### Your task
Locate, in the data below, the line that contains "Recreate this object" and the line that contains "0), UP, 360)"; reproduce exactly those two lines and every line between them, nothing more.

### Entries provided
====
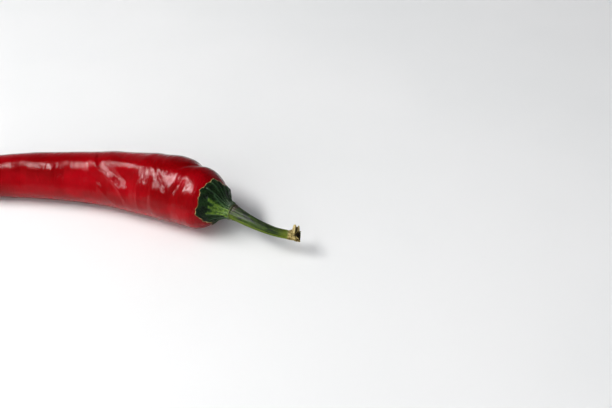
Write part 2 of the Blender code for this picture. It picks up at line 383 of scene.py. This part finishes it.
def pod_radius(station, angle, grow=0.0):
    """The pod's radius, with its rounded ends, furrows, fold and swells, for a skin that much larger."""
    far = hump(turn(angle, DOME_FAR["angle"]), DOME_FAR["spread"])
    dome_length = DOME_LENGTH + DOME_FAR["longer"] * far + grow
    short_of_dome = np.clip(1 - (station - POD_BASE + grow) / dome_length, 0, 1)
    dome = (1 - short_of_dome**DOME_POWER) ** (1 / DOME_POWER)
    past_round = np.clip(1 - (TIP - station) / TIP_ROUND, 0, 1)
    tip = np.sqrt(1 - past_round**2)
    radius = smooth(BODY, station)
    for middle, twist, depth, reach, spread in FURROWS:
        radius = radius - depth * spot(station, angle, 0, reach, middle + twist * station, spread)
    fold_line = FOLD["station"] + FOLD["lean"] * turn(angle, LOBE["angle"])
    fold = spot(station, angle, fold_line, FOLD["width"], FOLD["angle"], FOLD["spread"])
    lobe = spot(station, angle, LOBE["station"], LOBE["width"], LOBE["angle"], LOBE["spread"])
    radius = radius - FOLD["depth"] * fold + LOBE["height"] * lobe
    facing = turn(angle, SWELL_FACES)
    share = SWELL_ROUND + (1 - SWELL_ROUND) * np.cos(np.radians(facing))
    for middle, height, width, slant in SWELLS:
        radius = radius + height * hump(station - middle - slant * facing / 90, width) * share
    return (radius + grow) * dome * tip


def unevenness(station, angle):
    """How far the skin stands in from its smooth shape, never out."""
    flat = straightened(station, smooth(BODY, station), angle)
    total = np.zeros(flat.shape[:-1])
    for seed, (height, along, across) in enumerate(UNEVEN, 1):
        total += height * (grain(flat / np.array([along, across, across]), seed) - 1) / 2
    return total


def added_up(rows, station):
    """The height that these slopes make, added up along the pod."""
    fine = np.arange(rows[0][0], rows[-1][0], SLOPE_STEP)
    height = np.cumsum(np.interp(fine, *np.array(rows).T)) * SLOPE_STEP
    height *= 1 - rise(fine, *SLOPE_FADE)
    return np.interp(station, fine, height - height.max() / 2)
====
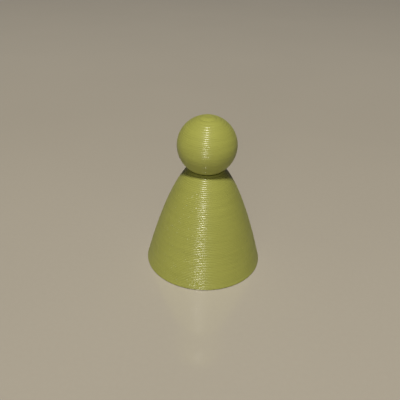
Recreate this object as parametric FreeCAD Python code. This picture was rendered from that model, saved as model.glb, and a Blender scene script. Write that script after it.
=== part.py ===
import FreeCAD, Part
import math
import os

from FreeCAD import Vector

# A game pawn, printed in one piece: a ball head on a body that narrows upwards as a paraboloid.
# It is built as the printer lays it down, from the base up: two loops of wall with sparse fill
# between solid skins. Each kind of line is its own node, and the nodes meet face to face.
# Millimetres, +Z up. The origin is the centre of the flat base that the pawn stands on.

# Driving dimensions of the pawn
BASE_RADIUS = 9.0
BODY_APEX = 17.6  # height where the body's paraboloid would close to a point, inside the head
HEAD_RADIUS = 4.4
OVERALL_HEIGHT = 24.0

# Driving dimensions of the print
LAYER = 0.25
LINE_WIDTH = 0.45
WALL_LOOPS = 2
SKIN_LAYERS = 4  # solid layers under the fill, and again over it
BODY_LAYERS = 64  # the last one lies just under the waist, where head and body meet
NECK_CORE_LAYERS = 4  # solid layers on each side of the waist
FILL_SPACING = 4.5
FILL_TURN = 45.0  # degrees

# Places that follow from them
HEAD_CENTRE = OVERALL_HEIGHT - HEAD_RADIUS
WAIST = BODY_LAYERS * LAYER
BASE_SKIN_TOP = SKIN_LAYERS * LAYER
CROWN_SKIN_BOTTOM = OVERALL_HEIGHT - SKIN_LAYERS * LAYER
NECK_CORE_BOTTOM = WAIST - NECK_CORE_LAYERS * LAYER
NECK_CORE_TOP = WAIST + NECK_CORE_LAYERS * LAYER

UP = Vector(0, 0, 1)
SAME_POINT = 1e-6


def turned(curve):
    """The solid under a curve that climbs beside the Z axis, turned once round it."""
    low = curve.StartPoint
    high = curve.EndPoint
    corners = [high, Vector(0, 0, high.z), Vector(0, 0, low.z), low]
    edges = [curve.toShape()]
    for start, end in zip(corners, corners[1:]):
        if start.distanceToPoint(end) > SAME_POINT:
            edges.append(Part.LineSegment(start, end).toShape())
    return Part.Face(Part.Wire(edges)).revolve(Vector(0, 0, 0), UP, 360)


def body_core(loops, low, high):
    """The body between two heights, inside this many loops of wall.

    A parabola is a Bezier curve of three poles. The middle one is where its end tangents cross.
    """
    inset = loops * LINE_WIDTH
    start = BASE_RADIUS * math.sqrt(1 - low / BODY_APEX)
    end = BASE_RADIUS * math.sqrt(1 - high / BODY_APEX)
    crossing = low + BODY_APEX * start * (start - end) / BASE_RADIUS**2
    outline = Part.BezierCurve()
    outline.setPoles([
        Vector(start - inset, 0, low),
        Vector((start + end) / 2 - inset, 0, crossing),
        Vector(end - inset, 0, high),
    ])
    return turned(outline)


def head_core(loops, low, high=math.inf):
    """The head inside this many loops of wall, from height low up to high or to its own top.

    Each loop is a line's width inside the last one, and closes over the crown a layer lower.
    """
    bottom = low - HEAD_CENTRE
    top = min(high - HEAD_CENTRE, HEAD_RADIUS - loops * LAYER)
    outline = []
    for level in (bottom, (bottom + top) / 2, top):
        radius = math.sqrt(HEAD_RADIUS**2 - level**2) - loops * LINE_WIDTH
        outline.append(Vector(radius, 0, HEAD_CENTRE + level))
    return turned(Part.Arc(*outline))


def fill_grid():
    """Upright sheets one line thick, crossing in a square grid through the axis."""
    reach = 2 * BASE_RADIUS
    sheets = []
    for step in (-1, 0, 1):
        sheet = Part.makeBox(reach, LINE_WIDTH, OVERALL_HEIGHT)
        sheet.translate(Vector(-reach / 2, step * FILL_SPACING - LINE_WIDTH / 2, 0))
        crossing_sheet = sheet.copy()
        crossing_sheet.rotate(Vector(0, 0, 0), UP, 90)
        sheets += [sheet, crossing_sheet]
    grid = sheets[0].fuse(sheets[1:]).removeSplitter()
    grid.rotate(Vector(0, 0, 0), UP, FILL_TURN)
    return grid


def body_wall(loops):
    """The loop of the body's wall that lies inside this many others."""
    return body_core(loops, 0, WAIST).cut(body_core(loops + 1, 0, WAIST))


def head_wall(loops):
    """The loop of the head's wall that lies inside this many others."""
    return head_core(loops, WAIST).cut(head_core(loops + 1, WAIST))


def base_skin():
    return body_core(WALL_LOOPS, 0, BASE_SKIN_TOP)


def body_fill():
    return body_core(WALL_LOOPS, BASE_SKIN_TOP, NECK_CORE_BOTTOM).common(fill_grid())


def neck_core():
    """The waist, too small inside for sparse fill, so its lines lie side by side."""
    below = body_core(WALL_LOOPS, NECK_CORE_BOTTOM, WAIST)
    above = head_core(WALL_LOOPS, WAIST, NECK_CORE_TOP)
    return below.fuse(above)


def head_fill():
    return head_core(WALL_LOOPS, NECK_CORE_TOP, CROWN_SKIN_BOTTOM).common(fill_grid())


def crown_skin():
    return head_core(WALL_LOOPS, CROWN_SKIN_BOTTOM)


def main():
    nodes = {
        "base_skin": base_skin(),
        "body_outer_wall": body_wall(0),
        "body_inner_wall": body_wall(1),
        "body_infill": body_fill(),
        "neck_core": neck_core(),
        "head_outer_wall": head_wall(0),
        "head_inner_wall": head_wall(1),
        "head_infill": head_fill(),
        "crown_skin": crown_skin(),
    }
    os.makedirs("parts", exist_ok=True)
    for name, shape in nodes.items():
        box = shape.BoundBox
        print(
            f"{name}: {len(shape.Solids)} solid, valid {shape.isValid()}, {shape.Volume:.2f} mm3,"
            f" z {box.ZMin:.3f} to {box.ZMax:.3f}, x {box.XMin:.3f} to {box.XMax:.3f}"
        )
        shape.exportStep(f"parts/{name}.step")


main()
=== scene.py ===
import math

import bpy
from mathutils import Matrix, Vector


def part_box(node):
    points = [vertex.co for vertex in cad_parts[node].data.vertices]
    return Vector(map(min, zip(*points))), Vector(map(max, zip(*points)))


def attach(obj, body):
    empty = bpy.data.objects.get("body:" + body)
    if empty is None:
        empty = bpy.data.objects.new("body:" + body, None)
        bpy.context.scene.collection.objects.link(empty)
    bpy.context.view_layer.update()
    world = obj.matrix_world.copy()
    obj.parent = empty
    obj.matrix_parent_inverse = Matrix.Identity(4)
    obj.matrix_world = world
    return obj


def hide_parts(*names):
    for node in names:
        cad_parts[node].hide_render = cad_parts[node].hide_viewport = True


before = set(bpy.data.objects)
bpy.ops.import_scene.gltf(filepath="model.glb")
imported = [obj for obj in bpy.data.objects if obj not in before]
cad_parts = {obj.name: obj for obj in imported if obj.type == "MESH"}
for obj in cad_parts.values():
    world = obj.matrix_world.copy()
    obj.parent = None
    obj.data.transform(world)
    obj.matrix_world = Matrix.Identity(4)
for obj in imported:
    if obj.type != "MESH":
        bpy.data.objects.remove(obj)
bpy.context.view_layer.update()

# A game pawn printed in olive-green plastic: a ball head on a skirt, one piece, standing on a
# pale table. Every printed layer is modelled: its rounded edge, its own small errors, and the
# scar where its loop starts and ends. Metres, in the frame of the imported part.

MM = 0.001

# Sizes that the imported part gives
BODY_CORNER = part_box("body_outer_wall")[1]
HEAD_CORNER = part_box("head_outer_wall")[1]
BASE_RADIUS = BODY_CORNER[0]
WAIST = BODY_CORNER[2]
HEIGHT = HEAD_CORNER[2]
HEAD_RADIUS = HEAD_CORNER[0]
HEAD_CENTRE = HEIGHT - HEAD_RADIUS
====
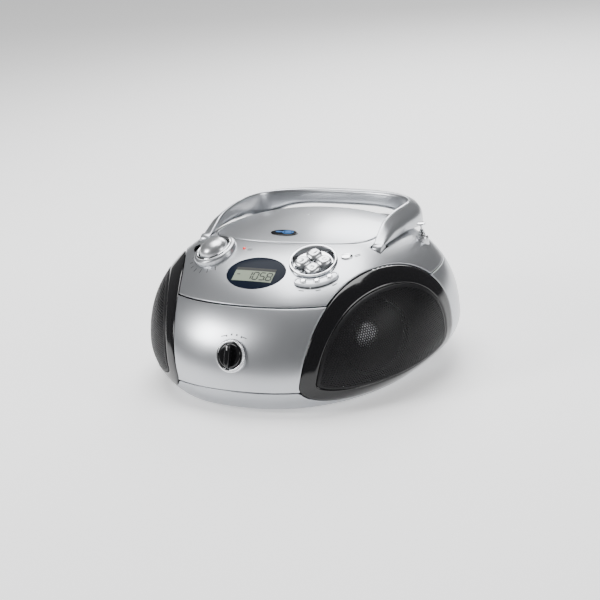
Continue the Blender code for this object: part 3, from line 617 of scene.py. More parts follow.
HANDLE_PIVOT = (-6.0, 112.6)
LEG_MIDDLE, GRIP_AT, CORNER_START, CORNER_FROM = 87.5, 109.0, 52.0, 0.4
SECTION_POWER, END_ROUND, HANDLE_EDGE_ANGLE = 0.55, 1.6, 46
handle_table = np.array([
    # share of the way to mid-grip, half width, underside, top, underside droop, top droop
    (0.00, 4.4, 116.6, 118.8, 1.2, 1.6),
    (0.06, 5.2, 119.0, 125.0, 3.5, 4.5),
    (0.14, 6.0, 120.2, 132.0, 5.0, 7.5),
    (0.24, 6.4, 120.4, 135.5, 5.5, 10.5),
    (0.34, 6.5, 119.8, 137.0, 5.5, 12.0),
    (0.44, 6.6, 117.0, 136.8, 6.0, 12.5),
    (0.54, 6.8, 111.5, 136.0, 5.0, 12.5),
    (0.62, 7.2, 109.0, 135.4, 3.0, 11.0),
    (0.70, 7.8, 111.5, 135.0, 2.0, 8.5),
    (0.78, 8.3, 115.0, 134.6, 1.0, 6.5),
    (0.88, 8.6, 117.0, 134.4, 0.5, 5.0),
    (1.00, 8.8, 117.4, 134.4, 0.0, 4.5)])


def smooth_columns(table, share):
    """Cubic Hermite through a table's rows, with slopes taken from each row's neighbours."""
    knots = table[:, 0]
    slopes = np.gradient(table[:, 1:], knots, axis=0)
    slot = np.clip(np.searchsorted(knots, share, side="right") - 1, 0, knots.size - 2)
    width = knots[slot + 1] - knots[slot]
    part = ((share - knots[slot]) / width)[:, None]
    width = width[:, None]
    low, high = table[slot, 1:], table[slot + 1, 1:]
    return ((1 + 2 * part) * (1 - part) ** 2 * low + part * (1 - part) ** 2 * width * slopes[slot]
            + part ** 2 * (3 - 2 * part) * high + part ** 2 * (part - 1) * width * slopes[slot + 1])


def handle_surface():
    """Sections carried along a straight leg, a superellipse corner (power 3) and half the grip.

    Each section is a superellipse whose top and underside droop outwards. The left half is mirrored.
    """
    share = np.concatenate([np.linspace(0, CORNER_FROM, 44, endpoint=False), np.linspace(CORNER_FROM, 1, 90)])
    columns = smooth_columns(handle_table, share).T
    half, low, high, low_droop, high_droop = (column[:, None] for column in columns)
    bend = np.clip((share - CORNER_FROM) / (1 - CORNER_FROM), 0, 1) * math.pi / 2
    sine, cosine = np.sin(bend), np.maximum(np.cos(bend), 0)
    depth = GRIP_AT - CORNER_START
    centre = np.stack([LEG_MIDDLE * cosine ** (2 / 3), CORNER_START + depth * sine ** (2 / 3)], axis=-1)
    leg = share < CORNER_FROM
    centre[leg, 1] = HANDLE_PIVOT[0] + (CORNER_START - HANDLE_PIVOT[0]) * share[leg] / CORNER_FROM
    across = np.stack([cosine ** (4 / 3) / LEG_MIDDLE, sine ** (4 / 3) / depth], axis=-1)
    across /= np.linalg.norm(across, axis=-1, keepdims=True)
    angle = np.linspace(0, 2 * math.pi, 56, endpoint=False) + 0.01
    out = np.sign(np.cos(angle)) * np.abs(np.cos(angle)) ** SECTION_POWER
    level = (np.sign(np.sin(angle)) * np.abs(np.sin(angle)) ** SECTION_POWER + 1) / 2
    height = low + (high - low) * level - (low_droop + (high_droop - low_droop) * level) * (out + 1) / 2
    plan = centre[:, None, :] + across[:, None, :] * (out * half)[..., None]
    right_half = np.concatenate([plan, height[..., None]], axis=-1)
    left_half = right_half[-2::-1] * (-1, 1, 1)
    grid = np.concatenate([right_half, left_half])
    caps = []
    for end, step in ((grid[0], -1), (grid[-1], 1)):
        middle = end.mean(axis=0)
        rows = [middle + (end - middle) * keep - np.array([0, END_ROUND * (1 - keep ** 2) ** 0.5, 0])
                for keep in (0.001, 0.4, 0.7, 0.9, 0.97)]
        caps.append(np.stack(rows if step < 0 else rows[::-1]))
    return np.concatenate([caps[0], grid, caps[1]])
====
### Solution to the exercise
Recreate this object as parametric FreeCAD Python code. This picture was rendered from that model, saved as model.glb, and a Blender scene script. Write that script after it.
=== part.py ===
import FreeCAD, Part
import math
import os

from FreeCAD import Vector

# A game pawn, printed in one piece: a ball head on a body that narrows upwards as a paraboloid.
# It is built as the printer lays it down, from the base up: two loops of wall with sparse fill
# between solid skins. Each kind of line is its own node, and the nodes meet face to face.
# Millimetres, +Z up. The origin is the centre of the flat base that the pawn stands on.

# Driving dimensions of the pawn
BASE_RADIUS = 9.0
BODY_APEX = 17.6  # height where the body's paraboloid would close to a point, inside the head
HEAD_RADIUS = 4.4
OVERALL_HEIGHT = 24.0

# Driving dimensions of the print
LAYER = 0.25
LINE_WIDTH = 0.45
WALL_LOOPS = 2
SKIN_LAYERS = 4  # solid layers under the fill, and again over it
BODY_LAYERS = 64  # the last one lies just under the waist, where head and body meet
NECK_CORE_LAYERS = 4  # solid layers on each side of the waist
FILL_SPACING = 4.5
FILL_TURN = 45.0  # degrees

# Places that follow from them
HEAD_CENTRE = OVERALL_HEIGHT - HEAD_RADIUS
WAIST = BODY_LAYERS * LAYER
BASE_SKIN_TOP = SKIN_LAYERS * LAYER
CROWN_SKIN_BOTTOM = OVERALL_HEIGHT - SKIN_LAYERS * LAYER
NECK_CORE_BOTTOM = WAIST - NECK_CORE_LAYERS * LAYER
NECK_CORE_TOP = WAIST + NECK_CORE_LAYERS * LAYER

UP = Vector(0, 0, 1)
SAME_POINT = 1e-6


def turned(curve):
    """The solid under a curve that climbs beside the Z axis, turned once round it."""
    low = curve.StartPoint
    high = curve.EndPoint
    corners = [high, Vector(0, 0, high.z), Vector(0, 0, low.z), low]
    edges = [curve.toShape()]
    for start, end in zip(corners, corners[1:]):
        if start.distanceToPoint(end) > SAME_POINT:
            edges.append(Part.LineSegment(start, end).toShape())
    return Part.Face(Part.Wire(edges)).revolve(Vector(0, 0, 0), UP, 360)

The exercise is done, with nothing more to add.